The prosecutors discovered that the boys had engaged in backyard chemical experiments, with their parents' knowledge, including making a saltpeter smoke device and an improvised Molotov cocktail. They also discussed anarchism and anti-government activism on social media sites Vkontakte and Telegram, including discussing the writings of Peter Kropotkin, the songs of Kurt Cobain and Yegor Letov and of the yellow vests movement in France. The boys and their families dispute the authenticity of some of the group chat messages whose screenshots, displayed on the boys' confiscated phones, the FSB sources provided to the media.

A prominent piece of government evidence in the case is the boys' video game Minecraft, where they created a virtual FSB building which they were blowing up in the game.

In November 2020, Denis Mikhailenko was transferred from the home arrest to pretrial detention in prison after the authorities accused him of violating the prohibition on using the internet.

Nikita Uvarov remained imprisoned in pretrial detention since his initial arrest in June 2020. In February 2021, a court in Kansk extended his pretrial prison detention to at least April 8, 2021. In justifying its decision, the court cited testimony from the headmaster of Nikita's school who stated that Nikita "perceives the school as a hostile environment." The detention terms for Denis Mikhailenko and Bogdan Andreyev (home confinement for Andreyev and pretrial imprisonment for Mikhailenko) were similarly extended.

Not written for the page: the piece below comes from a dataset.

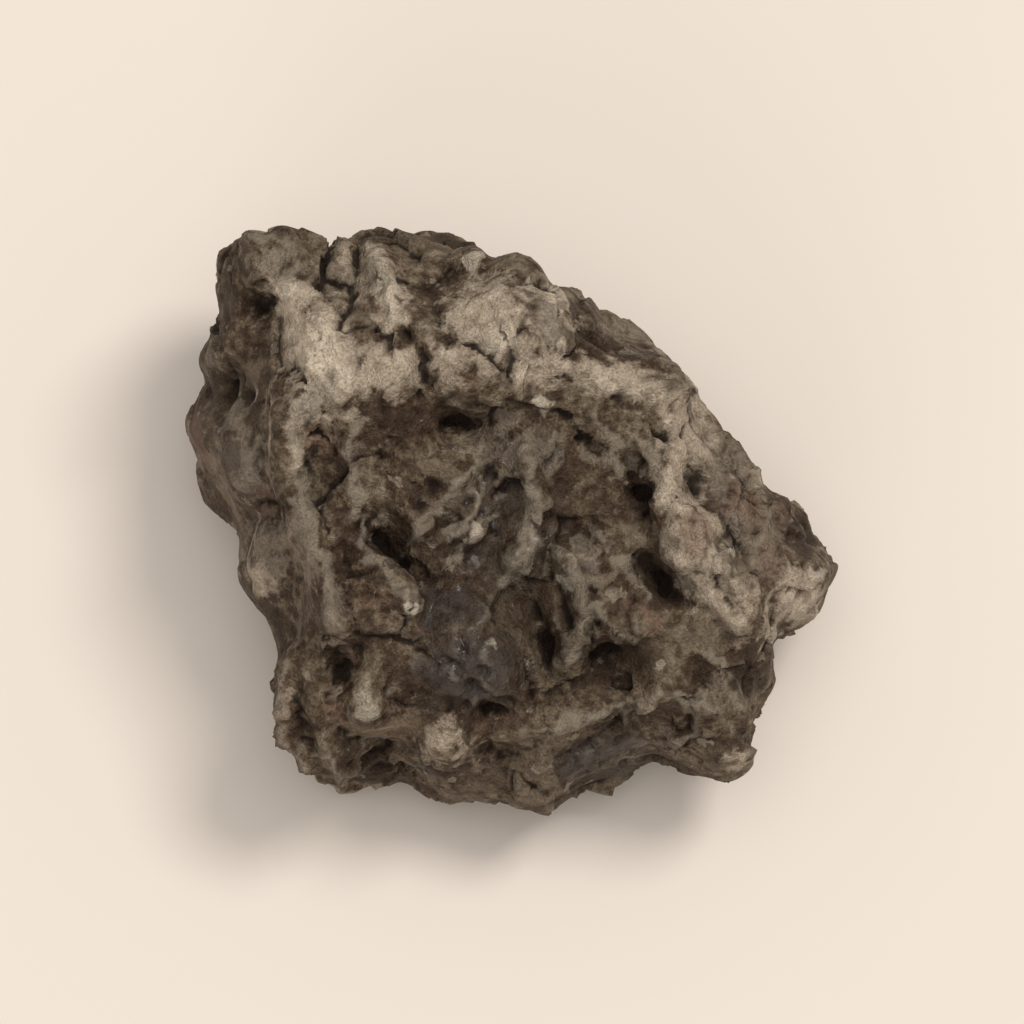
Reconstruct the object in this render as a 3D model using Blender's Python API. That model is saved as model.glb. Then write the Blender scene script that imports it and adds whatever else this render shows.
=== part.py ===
"""A small lunar meteorite: one rough dark stone that lies on a small flat spot.

The stone is laid out as it is seen from a little in front of straight above. A place on it is
given by two numbers in millimetres in that slanted view, right and up, and by its height over
the stone's middle level. +X is to the right, +Y points away and +Z points up.
"""

import math

import bmesh
import bpy
import numpy as np
from mathutils import Vector, noise

MM = 0.001

# The stone's length along X. Everything below is laid out at about this size, in millimetres, and
# the finished stone is brought to it exactly.
LENGTH = 12.9

# The slanted view in which the places below are given.
VIEW_ELEVATION = math.radians(73.2)

# How high the middle level lies over the surface that the stone rests on.
MIDDLE_LEVEL = 4.4

# The widest edge of the stone, clockwise from the knob at the upper left: right, up, and height
# over the middle level. In the view it is the outline.
EDGE = (
    (-5.70, 4.50, 0.4),
    (-5.42, 5.08, 0.6),
    (-5.00, 5.58, 0.8),
    (-4.10, 5.60, 0.7),
    (-3.50, 5.28, -0.1),
    (-3.15, 5.34, -0.3),
    (-2.75, 5.58, -0.4),
    (-1.50, 5.50, -0.5),
    (-0.25, 5.38, -0.3),
    (1.00, 4.62, -0.6),
    (2.03, 4.08, -1.1),
    (2.86, 3.52, -1.5),
    (3.70, 2.70, -1.7),
    (4.27, 1.85, -1.5),
    (4.80, 1.10, -1.2),
    (5.26, 0.45, -0.9),
    (5.73, 0.24, -0.8),
    (6.04, -0.23, -0.9),
    (6.38, -1.00, -1.1),
    (6.20, -1.80, -1.3),
    (5.83, -2.26, -1.5),
    (5.36, -2.60, -1.8),
    (5.31, -3.35, -2.1),
    (4.90, -4.08, -2.2),
    (4.78, -4.92, -2.0),
    (4.43, -5.28, -1.9),
    (3.85, -5.13, -2.2),
    (3.18, -4.90, -2.7),
    (2.55, -5.07, -2.9),
    (1.50, -5.49, -2.8),
    (0.95, -5.78, -2.6),
    (-0.05, -5.73, -2.4),
    (-1.10, -5.65, -2.2),
    (-1.72, -5.39, -2.2),
    (-2.24, -5.14, -2.3),
    (-2.86, -5.33, -2.1),
    (-3.80, -5.23, -1.8),
    (-4.32, -4.50, -1.7),
    (-4.53, -3.77, -1.8),
    (-4.48, -3.05, -2.0),
    (-4.38, -2.65, -2.2),
    (-4.84, -1.90, -2.3),
    (-5.16, -1.17, -2.2),
    (-5.26, -0.54, -2.0),
    (-5.63, -0.02, -1.7),
    (-6.00, 0.81, -1.4),
    (-6.30, 1.75, -1.1),
    (-6.15, 2.27, -0.9),
    (-5.94, 2.58, -0.7),
    (-5.89, 3.05, -0.5),
    (-5.63, 3.52, -0.4),
    (-5.63, 4.04, 0.2),
)
MIDDLE = (-0.3, 0.0)

# How full the upper surface and the underside are: 2 is round, more is squarer.
UPPER_FULLNESS = 3.0
LOWER_FULLNESS = 2.4

# The resting spot: where its middle lies, how far it reaches and how unevenly, and how much is cut
# off there.
REST_PLACE = (-0.3, 0.2)
REST_REACH = 2.2
REST_UNEVENNESS = 0.16
REST_CUT = 0.25
REST_CLEARANCE = 0.12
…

The boys are facing up to 10 years in prison on the current charges.

On March 9, 2021, Novaya Gazeta reported that the Investigative Committee of Russia dropped the more serious criminal charge against the three boys, added in November 2020, of organizing a terror group, because of the absence of the necessary elements of the crime. However, the original charge against the boys, filed in June 2020, of training for a terrorist activity, remains in force. The following day, March 10, 2021, the media reported that the prosecution added new criminal charges against the boys: four counts of manufacturing and three counts of storing explosive materials.

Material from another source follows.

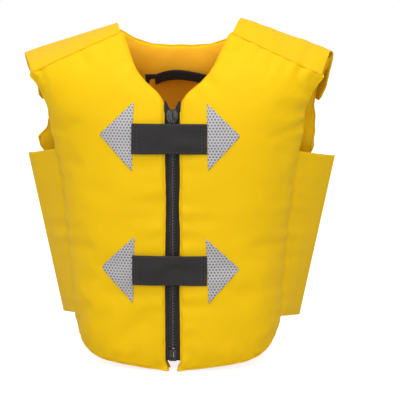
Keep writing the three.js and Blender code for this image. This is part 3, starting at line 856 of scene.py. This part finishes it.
def sampled(grid_points, uv):
    """A grid's values at shares (u, v), between its points."""
    rows, cols = grid_points.shape[:2]
    x = np.clip(uv[:, 0], 0, 1) * (cols - 1.001)
    y = np.clip(uv[:, 1], 0, 1) * (rows - 1.001)
    j, i = x.astype(int), y.astype(int)
    a, b = (x - j)[:, None], (y - i)[:, None]
    low = grid_points[i, j] * (1 - a) + grid_points[i, j + 1] * a
    return low * (1 - b) + (grid_points[i + 1, j] * (1 - a) + grid_points[i + 1, j + 1] * a) * b


def stitch_row(top, normal, at, ends, count, upright=False):
    """A straight row over a grid, at one share across it and between two shares along it."""
    line = np.stack([np.linspace(*ends, count), np.full(count, at)], -1)
    if upright:
        line = line[:, ::-1]
    return sampled(top, line), sampled(normal, line)


# One stitch's bead: shares of its length, and how full it is there.
STITCH = ((-0.5, 0.25), (-0.38, 0.85), (0.0, 1.0), (0.38, 0.85), (0.5, 0.25))


def sew(name, runs, body, material=yellow_thread, length=2.6, gap=1.3, radius=0.24, lift=0.08):
    """Rows of thread, one short closed bead for each stitch, lying on a surface."""
    points, faces = [], []
    angle = np.linspace(0, TAU, 6, endpoint=False)
    for path, normal in runs:
        laced = resampled(np.hstack([path, normal]), (length + gap) / 2)
        p, n = laced[:, :3], unit(laced[:, 3:])
        for k in range(1, len(p) - 1, 2):
            ahead = unit(p[k + 1] - p[k - 1])
            side = unit(np.cross(ahead, n[k]))
            circle = np.outer(np.cos(angle), side) + np.outer(np.sin(angle), n[k])
            rings = []
            for share, size in STITCH:
                arch = lift - 0.9 * radius * (2 * share) ** 2
                rings.append(p[k] + ahead * share * length + n[k] * arch + radius * size * circle)
            add_rings(points, faces, rings)
    placed(new_mesh(name, points, faces, material), body)


# Seam welts round each panel's two rims.
for panel in PANELS:
    for tag, inner in (("outer", False), ("inner", True)):
        path = resampled(np.vstack([panel.seam(inner), panel.seam(inner)[:1]]), 3.0)[:-1]
        welt = tube(f"{panel.name}_{tag}_welt", path, WELT, shell, loop=True)
        placed(welt, panel.body, "shell_fabric")


# ---------------------------------------------------------------- linings
for panel in PANELS:
    x, z = panel.plane[..., 0], panel.plane[..., 1]
    normal = grid_normal(panel.inner, -outward(panel.face, x * panel.side, z))
    crossed = ripple(panel.plane, 36.0, 71, (1.0, 5.0)) * np.clip((z - 200) / 110, 0.15, 1)
    lift = (1.7 + 1.5 * crossed) * np.clip((panel.depth - 2) / 16, 0, 1)
    if panel is back:
        # The lining lies flat where the hanger loop is sewn.
        lift *= 1 - 0.85 * window(x, 0, 75) * window(z, 325, 38)
    base = panel.inner + normal * (lift + 0.25)[..., None]
    sheet = slab(f"{panel.name}_inside", base, normal, 0.7, lining, panel.plane, 0.6, 1)
    placed(sheet, panel.body, "lining", f"{panel.name}_lining")
    x, z = panel.border.T


# ---------------------------------------------------------------- shoulder straps and tails
def shares(p0, p1, u):
    return np.asarray(p0) + (np.asarray(p1) - np.asarray(p0)) * u[..., None]


def lofted(rows, nv):
    """A grid through a few rows of points, along smooth curves."""
    keys = np.stack(rows)
    ends = np.concatenate([keys[:1], keys, keys[-1:]])
    step = np.linalg.norm(np.diff(keys, axis=0), axis=2).mean(1)
    reached = np.concatenate([[0], np.cumsum(step)]) / step.sum()
    at = np.interp(np.linspace(0, 1, nv + 1), reached, range(len(keys)))
    k = np.minimum(at.astype(int), len(keys) - 2)
    return through(*(ends[k + i] for i in range(4)), (at - k)[:, None, None])


def on_panel(u, v, side, height, past=(0.0, 0.0)):
    """A row of points resting on a front panel, at shares of its patch and then a little past them."""
    p = front_patch(u, v) + past
    s, z = p[..., 0] * side, p[..., 1]
    return off("front", s, z, settled("front", s, z, 0) + height)[0]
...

Two of the boys, who provided confessions during their initial June 2020 arrest, refused to answer the investigators' further questions in March 2021.

On May 4, 2021, Nikita Uvarov was released from prison, after a Krasnoyarsk Krai court found his continued pretrial confinement illegal. The criminal charges against him remain pending.

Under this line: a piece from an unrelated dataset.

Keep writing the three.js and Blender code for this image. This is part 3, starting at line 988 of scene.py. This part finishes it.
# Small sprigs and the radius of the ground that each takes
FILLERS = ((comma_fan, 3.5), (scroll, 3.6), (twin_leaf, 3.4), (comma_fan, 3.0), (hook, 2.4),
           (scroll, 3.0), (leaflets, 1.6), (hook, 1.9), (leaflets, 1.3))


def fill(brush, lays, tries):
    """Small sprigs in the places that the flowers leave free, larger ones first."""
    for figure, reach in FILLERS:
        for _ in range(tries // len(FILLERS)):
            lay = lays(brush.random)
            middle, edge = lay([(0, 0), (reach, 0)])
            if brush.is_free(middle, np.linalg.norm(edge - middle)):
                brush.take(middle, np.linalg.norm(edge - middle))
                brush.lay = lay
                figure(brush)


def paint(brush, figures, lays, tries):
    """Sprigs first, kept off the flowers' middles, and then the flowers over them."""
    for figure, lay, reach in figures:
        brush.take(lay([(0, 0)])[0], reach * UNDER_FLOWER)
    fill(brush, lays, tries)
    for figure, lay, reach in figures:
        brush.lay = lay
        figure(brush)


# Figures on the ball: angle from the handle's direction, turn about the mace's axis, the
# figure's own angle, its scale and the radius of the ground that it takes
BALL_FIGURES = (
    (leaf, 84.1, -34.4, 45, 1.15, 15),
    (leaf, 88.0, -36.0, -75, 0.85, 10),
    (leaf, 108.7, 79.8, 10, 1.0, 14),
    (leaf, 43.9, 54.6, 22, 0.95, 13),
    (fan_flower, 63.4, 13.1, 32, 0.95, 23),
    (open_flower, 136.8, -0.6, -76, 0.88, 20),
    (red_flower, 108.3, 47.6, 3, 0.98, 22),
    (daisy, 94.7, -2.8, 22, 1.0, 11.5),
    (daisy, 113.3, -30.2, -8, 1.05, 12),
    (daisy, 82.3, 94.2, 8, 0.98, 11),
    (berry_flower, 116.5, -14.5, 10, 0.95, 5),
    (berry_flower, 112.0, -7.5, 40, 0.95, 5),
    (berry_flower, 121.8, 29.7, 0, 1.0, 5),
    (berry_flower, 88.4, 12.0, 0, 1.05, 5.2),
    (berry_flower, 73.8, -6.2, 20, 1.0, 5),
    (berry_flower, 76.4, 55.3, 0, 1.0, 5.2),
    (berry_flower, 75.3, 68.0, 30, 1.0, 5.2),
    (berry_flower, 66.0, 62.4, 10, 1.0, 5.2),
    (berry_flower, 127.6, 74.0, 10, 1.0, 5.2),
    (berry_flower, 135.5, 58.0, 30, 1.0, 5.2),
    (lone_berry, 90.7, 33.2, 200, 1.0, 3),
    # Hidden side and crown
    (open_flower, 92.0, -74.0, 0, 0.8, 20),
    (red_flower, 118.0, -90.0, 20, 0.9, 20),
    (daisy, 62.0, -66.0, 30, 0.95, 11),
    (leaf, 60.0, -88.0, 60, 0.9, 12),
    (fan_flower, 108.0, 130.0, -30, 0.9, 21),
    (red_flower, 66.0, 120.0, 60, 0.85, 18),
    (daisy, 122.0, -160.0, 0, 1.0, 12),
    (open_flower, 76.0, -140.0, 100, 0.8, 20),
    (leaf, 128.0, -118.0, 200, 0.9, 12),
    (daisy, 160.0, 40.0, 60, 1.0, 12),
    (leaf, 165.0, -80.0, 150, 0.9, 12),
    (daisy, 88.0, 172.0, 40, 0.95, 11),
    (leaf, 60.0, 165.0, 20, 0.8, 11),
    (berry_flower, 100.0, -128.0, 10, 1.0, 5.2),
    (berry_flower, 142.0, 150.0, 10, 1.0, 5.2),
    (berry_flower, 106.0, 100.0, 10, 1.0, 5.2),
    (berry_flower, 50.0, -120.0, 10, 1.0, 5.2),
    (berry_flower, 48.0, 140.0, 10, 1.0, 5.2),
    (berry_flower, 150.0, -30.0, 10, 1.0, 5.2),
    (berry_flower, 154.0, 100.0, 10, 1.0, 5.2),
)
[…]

On August 4, 2021, a court trial of the three Kansk teens started in Kansk. They are being tried not in a civilian court but by the 1-st Eastern Military District Court.

On February 10, 2022, Nikita Uvarov, 16, was sentenced to five years in a penal colony by a military court in Siberia on charges of "terrorist training." Due to their cooperation with investigators, two other defendants were cleared of criminal charges and given suspended sentences.

In January 2023 the Supreme Court of Russia upheld the five-year sentence against Nikita Uvarov.

==Reactions==
Several Russian news outlets criticized the prosecution of the boys as cruel and excessive. A news and media site, Baza.io, ran an in-depth inverstigative story about the case "Kansk lions. How 14-year-old Siberian schoolchildren pasted leaflets on an FSB building and became terrorists." The newspaper Novaya Gazeta ran a series of stories criticizing the government's handling of the situation about the Kansk schoolchildren case and likened the case to the treatment of children during Stalin's Great Purge in 1930s.
A report by the Novaya Gazeta pointed out that the evidence leaked by the authorities to the pro-government media as seized in the Kansk case actually came from a different case, made public several months earlier.

The news site Grani.ru characterized the FSB case against the three Kansk boys as "fabricated". The original confessions of Mikhailenko and Andreyev were described in a report by a Russian RFE/RL affiliate as extracted "under pressure and threats".

In March 2021, a leading Russian human rights organization, Memorial, classified the case against the three Kansk teens as political persecution. In August 2023, Memorial recognized Nikita Uvarov as a political prisoner.